Dowden, in his "Puritan and Anglican," discusses Milton's views on civil liberty. He says that:

"Milton declared himself in favor of a free commonwealth, without a 'single person,' whether named King or Protector, and without a chamber of peers. Yet he is no democrat of the modern type. A mere majority, whether in Parliament or of the people, did not suffice, in Milton's views, to settle anything. A majority may be corrupt, 'there is little virtue,' he says, 'in number.' A licentious and unbridled democracy he abhored; he honored what Burke afterwards called 'a natural aristocracy,' and he would distinguish them not by trappings or titles, but by grave duties and laborious tasks performed for the public welfare. 'What government,' he asks, 'comes nearer to the percept of Christ than a free commonwealth wherein they who are the greatest are perpetual servants and drudges to the public at their own cost and charges, neglect their own affairs, yet are not elevated above their brethren; walk the street as other men, may be spoken to freely, familiarly, friendly, without adoration?' Milton desired after so many vicissitudes of divided rule, a continuity of order and a continuity of progress; this he believed, could be attained only in one way—by an oligarchy of wisdom and virtue resting upon a popular basis. The choice of these rulers of the people could not be entrusted to 'the noise and shouting of a rude multitude.' Duly-qualified electors might nominate a body of men, from whom by their own votes a smaller body might be selected, until perhaps 'by a third or fourth sifting and refining of exactest choice, they only be left chosen who are the due number and seem by most voices the worthiest.' At the same time, Milton desired to quicken the vigilance and zeal of the whole people; this, he believed, could be accomplished by the delegation of power in local matters to local authorities. In recent years and at the present moment the need of a supreme Imperial authority working in harmony with a subordinate system of decentralization—such a system as can enter into no rivalry with the central power—has been, and is, recognised as in no previous period."

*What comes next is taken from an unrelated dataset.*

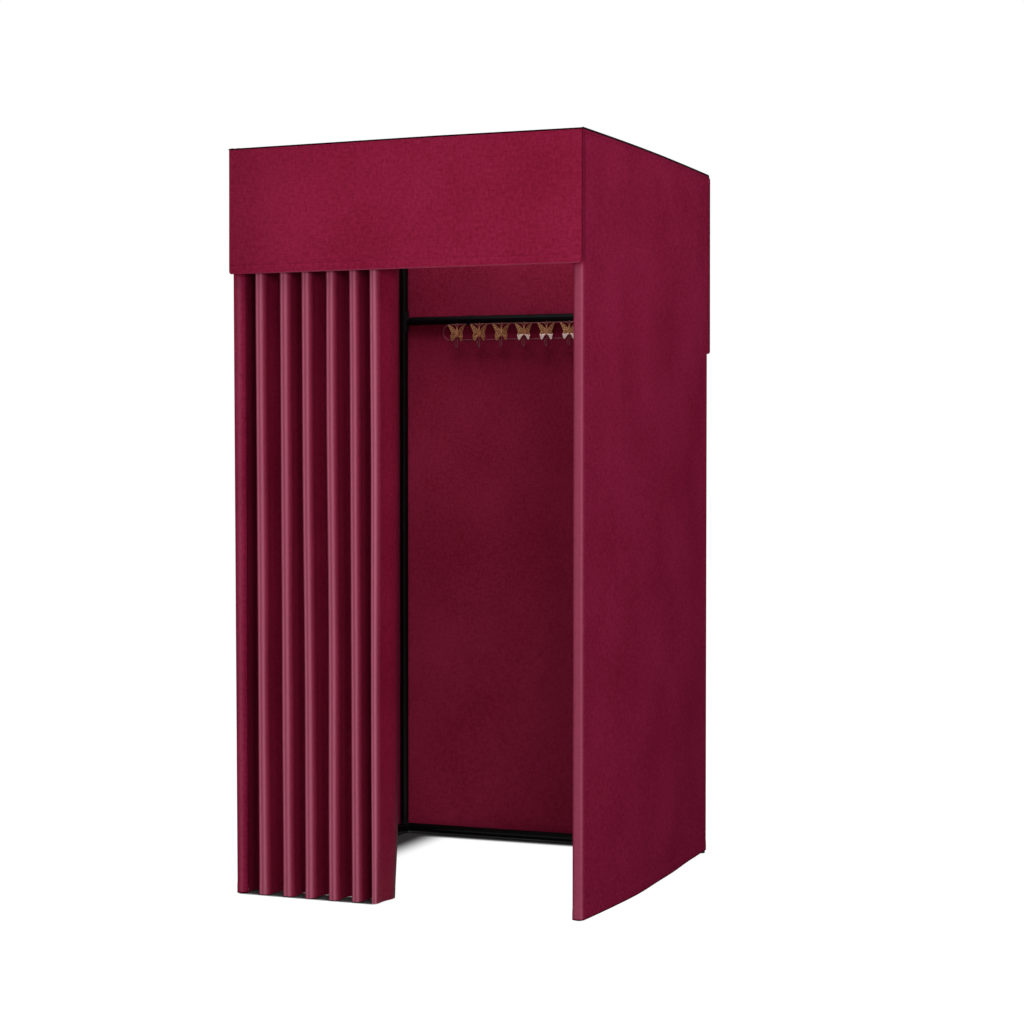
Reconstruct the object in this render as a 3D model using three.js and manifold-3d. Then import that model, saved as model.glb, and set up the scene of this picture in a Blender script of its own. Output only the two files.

Milton takes us thus far and no further. In the ideal commonwealth there should be no multitude who delight in "noise and page 17 shouting," but each individual should be worthy of exercising a vote.

This Miltonic franchise suggests comparison with the franchise in vogue in Belgium and in Prussia before the war. But the type of leaders in Prussia, rewarded as they are by power, influence and money, would be very different from those leaders who, presumably, would accept office in Milton's free commonwealth. It would be the first duty of these leaders to unite the Empire in a common aim whence comes harmony and power—that this is necessarily so, can be proved again by reference to Germany. To ensure getting the ideal common aim, we must get ideal leaders, or, rather, the closer we approximate to the ideal in the latter, the nearer do we draw to a realization of the ideal in the former.

To return now from fancy to fact. Is it not true that we individually are responsible in a measure for the evils around us? No democratic organisation of society can relieve the individual of the responsibilities of the whole. We must fit ourselves for the task of the dramatist. All are called but few will be chosen. The efficient man will always be higher up than the incompetent.

"The ten-talent man and the two-talent man are not equal, and no system of society can make them so. To be weighed in an even balance is all that the true democrat does or should expect."